| Records from a dataset |
╔══

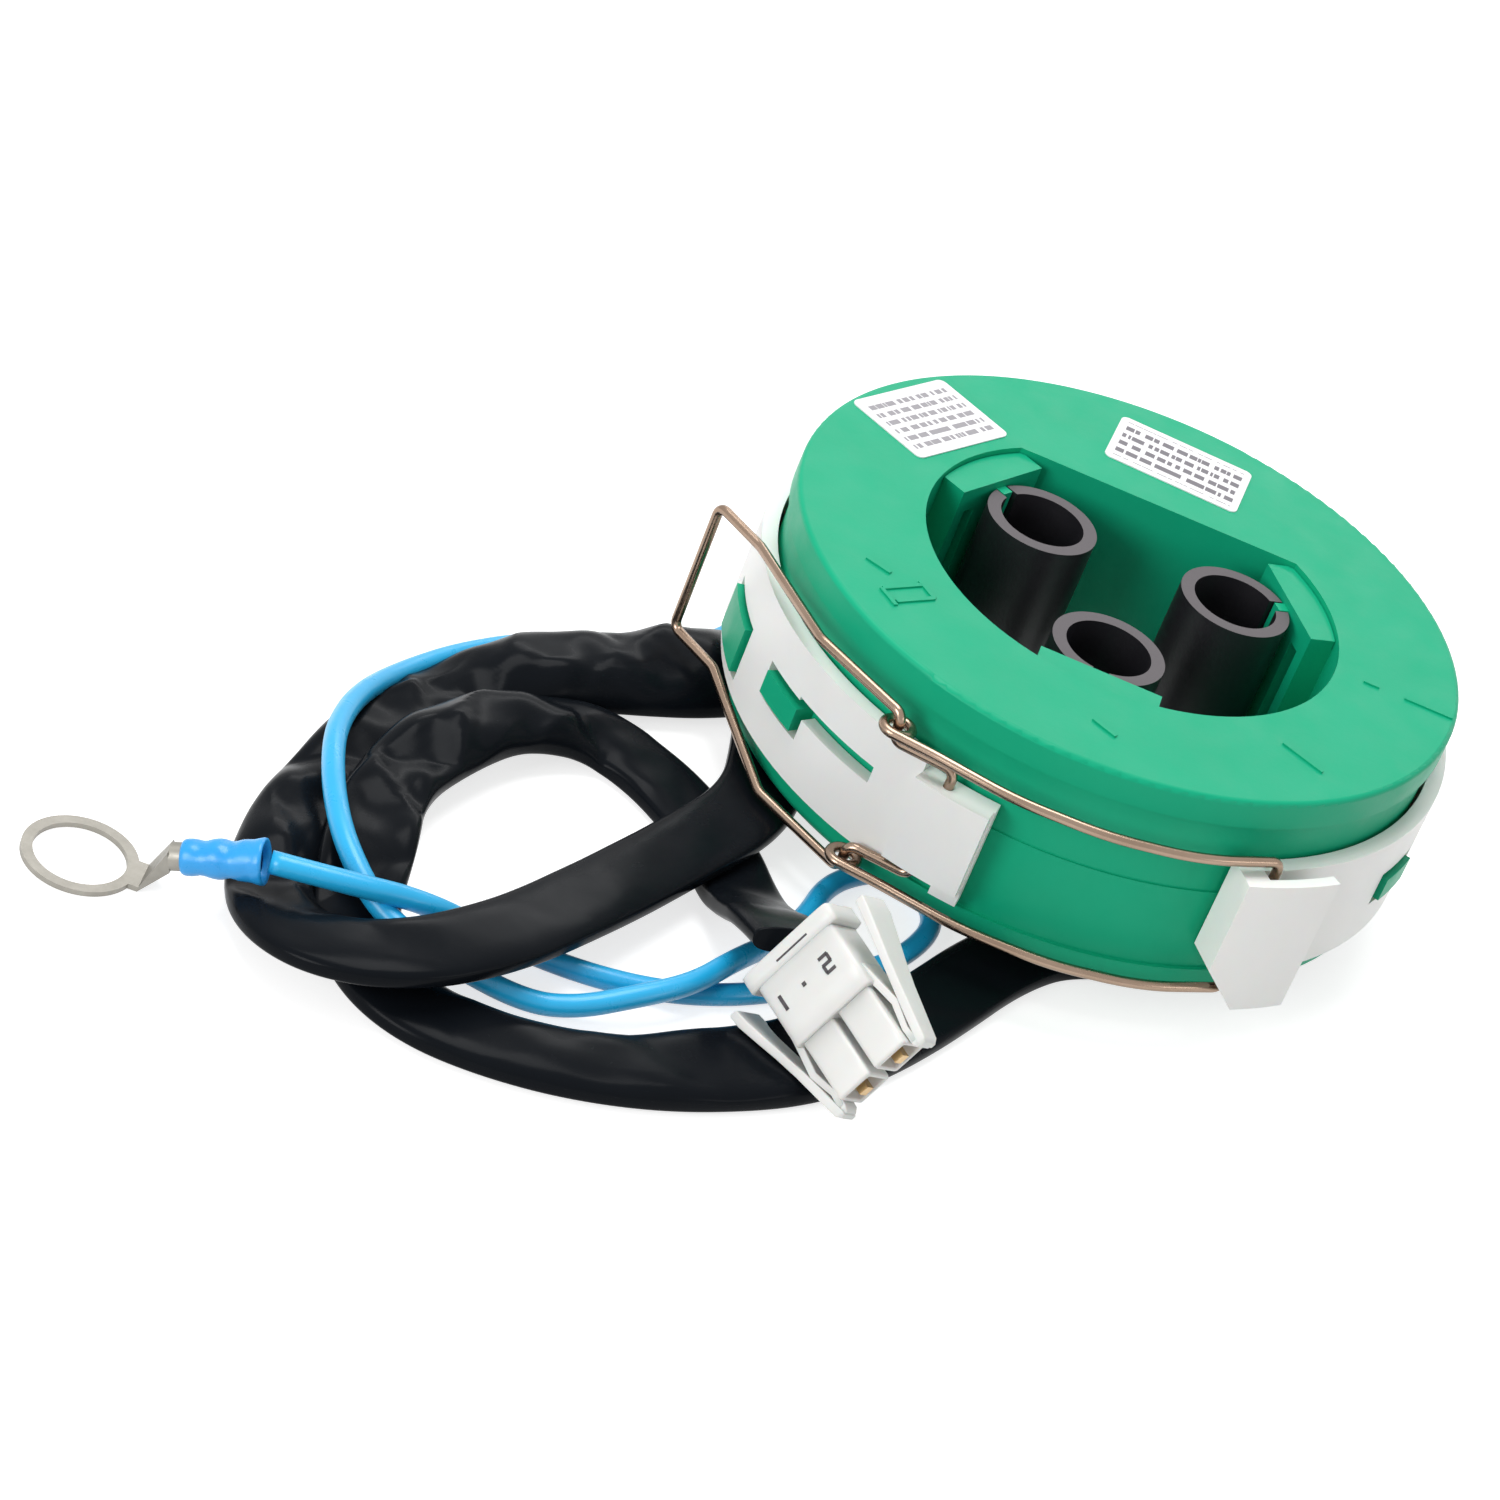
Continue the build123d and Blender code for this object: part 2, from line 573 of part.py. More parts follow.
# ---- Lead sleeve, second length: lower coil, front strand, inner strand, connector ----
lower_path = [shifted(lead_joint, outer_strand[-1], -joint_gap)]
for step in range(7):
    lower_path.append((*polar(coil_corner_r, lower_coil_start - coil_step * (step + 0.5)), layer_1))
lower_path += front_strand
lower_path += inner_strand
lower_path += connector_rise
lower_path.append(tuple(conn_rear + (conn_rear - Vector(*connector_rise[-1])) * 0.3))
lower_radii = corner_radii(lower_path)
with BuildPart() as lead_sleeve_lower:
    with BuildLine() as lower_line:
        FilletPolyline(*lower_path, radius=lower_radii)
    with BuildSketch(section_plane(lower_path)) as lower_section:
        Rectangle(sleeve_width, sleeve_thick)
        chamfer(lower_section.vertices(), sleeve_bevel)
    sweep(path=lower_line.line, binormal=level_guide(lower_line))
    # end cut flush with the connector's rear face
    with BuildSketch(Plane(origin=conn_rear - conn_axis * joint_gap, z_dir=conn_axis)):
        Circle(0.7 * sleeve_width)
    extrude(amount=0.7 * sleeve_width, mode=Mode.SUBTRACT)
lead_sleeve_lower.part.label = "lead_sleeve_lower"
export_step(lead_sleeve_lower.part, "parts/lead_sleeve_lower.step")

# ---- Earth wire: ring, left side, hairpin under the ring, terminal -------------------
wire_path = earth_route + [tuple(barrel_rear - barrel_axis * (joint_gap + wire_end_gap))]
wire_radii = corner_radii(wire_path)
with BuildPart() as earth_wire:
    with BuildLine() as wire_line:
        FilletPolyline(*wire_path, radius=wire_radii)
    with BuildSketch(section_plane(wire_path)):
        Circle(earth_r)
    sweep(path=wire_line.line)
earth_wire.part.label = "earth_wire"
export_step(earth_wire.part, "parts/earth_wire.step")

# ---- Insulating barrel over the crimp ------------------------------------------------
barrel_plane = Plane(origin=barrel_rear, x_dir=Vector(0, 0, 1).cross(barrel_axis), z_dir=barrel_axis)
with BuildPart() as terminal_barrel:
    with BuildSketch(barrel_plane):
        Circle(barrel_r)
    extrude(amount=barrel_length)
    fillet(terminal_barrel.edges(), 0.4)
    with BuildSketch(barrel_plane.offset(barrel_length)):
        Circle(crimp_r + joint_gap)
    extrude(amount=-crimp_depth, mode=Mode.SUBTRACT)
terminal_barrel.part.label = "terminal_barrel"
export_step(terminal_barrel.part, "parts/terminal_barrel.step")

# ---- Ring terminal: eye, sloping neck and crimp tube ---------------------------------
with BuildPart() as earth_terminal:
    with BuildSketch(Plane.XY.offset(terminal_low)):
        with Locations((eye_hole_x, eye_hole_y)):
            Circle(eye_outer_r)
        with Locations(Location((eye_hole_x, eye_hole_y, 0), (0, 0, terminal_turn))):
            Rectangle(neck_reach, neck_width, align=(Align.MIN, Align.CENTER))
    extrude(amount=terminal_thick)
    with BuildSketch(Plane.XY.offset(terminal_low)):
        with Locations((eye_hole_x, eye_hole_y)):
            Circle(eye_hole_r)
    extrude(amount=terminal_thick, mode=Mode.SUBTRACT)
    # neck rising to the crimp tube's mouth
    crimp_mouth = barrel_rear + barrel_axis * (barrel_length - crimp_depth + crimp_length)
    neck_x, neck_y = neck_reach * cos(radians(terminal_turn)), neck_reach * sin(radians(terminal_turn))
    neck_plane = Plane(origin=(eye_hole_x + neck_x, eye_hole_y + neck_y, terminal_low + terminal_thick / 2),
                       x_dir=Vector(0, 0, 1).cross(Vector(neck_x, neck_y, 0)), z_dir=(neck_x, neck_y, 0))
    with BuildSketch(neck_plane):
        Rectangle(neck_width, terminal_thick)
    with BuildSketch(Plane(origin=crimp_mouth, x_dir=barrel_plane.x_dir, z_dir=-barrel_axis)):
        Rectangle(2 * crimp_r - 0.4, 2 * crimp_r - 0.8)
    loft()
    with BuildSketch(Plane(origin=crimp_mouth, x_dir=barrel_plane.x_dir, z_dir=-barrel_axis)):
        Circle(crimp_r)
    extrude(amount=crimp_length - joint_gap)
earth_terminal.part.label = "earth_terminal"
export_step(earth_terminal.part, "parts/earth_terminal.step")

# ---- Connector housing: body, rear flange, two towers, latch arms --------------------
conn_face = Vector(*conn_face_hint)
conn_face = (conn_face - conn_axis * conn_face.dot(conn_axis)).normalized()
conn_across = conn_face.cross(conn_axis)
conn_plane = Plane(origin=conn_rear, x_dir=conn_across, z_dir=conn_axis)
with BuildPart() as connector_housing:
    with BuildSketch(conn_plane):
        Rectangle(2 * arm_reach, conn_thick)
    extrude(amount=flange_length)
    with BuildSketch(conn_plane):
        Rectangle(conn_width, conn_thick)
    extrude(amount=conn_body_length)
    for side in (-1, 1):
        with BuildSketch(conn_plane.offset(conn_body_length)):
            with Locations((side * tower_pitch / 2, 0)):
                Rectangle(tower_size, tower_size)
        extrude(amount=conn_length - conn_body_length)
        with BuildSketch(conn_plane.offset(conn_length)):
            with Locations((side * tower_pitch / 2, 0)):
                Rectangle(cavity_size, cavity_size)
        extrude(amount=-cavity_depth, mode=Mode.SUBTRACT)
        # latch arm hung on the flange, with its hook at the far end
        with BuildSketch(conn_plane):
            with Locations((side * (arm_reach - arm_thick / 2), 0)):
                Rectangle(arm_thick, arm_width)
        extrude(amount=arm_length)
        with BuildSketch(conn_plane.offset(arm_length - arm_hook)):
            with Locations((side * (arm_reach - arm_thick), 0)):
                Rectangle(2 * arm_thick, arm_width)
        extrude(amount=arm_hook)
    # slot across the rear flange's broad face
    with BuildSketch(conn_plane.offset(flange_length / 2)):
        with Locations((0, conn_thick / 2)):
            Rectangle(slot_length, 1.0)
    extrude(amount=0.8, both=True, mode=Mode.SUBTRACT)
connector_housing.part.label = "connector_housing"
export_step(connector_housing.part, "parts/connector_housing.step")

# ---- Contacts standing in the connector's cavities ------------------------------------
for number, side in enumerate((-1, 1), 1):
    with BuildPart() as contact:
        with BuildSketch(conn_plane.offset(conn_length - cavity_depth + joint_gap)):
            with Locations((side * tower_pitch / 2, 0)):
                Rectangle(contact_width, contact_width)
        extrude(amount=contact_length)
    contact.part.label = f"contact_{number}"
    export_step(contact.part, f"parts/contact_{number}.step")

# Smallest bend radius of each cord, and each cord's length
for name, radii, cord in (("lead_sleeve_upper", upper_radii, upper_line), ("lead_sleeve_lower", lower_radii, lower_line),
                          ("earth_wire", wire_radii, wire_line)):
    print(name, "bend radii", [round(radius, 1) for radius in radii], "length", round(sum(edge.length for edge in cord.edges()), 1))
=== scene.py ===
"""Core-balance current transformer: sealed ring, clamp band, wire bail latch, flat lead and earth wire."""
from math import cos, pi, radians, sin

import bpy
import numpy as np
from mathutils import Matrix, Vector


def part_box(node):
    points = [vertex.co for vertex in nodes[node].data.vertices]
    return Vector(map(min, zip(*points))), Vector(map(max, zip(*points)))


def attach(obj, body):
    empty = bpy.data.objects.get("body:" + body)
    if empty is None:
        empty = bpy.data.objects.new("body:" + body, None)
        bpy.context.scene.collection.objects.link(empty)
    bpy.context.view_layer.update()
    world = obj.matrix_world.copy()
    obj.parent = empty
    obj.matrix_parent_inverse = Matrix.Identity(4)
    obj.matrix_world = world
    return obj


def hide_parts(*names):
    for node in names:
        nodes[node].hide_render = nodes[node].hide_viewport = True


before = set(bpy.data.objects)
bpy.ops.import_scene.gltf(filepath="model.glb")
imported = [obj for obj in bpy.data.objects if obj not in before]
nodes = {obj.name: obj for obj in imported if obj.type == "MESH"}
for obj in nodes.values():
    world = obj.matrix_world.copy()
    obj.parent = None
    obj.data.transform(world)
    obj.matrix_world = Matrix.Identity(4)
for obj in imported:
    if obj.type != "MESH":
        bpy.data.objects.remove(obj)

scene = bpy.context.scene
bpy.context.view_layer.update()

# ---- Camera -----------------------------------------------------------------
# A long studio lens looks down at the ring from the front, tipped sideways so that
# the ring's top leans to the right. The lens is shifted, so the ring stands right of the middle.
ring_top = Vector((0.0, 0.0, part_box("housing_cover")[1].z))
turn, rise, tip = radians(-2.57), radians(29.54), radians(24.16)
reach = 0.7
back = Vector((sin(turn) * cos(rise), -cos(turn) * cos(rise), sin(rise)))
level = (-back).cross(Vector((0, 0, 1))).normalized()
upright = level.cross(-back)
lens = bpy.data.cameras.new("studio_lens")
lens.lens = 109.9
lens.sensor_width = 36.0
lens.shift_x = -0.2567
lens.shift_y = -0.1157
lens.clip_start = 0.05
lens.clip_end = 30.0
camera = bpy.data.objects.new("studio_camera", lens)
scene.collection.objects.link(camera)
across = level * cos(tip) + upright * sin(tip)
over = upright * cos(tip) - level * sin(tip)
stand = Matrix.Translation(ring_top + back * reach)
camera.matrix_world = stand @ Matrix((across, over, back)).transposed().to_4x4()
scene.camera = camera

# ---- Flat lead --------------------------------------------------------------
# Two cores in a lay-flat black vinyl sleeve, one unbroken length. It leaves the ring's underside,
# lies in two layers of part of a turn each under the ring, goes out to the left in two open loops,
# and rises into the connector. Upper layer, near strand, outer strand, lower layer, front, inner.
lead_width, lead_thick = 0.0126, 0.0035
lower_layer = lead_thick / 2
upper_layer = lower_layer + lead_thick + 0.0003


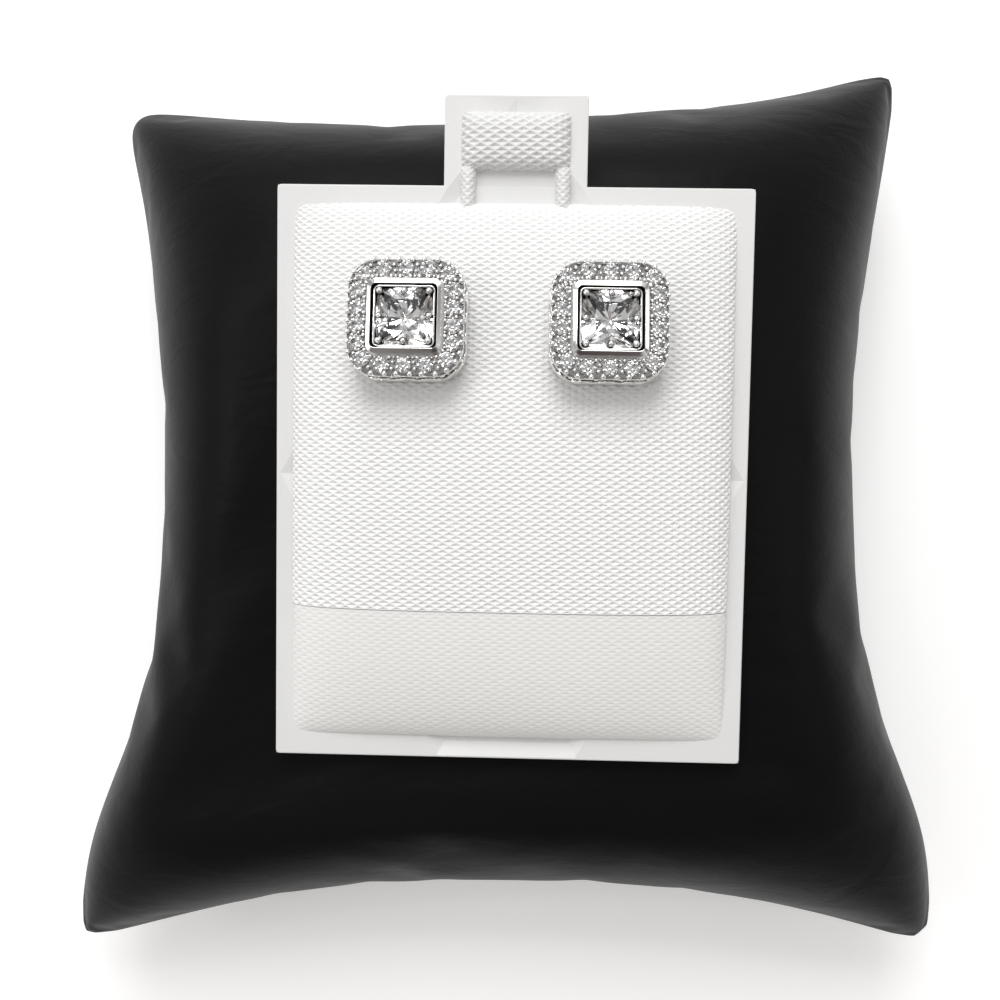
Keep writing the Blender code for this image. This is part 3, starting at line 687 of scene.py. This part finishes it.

╚══

| What the exercise asks |
Transcribe word for word the lines from the one holding "# Smallest bend" through the one holding "bpy.data.objects.remove(obj)". Include both, and add nothing.

| Response to the exercise |
# Smallest bend radius of each cord, and each cord's length
for name, radii, cord in (("lead_sleeve_upper", upper_radii, upper_line), ("lead_sleeve_lower", lower_radii, lower_line),
                          ("earth_wire", wire_radii, wire_line)):
    print(name, "bend radii", [round(radius, 1) for radius in radii], "length", round(sum(edge.length for edge in cord.edges()), 1))
=== scene.py ===
"""Core-balance current transformer: sealed ring, clamp band, wire bail latch, flat lead and earth wire."""
from math import cos, pi, radians, sin

import bpy
import numpy as np
from mathutils import Matrix, Vector


def part_box(node):
    points = [vertex.co for vertex in nodes[node].data.vertices]
    return Vector(map(min, zip(*points))), Vector(map(max, zip(*points)))


def attach(obj, body):
    empty = bpy.data.objects.get("body:" + body)
    if empty is None:
        empty = bpy.data.objects.new("body:" + body, None)
        bpy.context.scene.collection.objects.link(empty)
    bpy.context.view_layer.update()
    world = obj.matrix_world.copy()
    obj.parent = empty
    obj.matrix_parent_inverse = Matrix.Identity(4)
    obj.matrix_world = world
    return obj


def hide_parts(*names):
    for node in names:
        nodes[node].hide_render = nodes[node].hide_viewport = True


before = set(bpy.data.objects)
bpy.ops.import_scene.gltf(filepath="model.glb")
imported = [obj for obj in bpy.data.objects if obj not in before]
nodes = {obj.name: obj for obj in imported if obj.type == "MESH"}
for obj in nodes.values():
    world = obj.matrix_world.copy()
    obj.parent = None
    obj.data.transform(world)
    obj.matrix_world = Matrix.Identity(4)
for obj in imported:
    if obj.type != "MESH":
        bpy.data.objects.remove(obj)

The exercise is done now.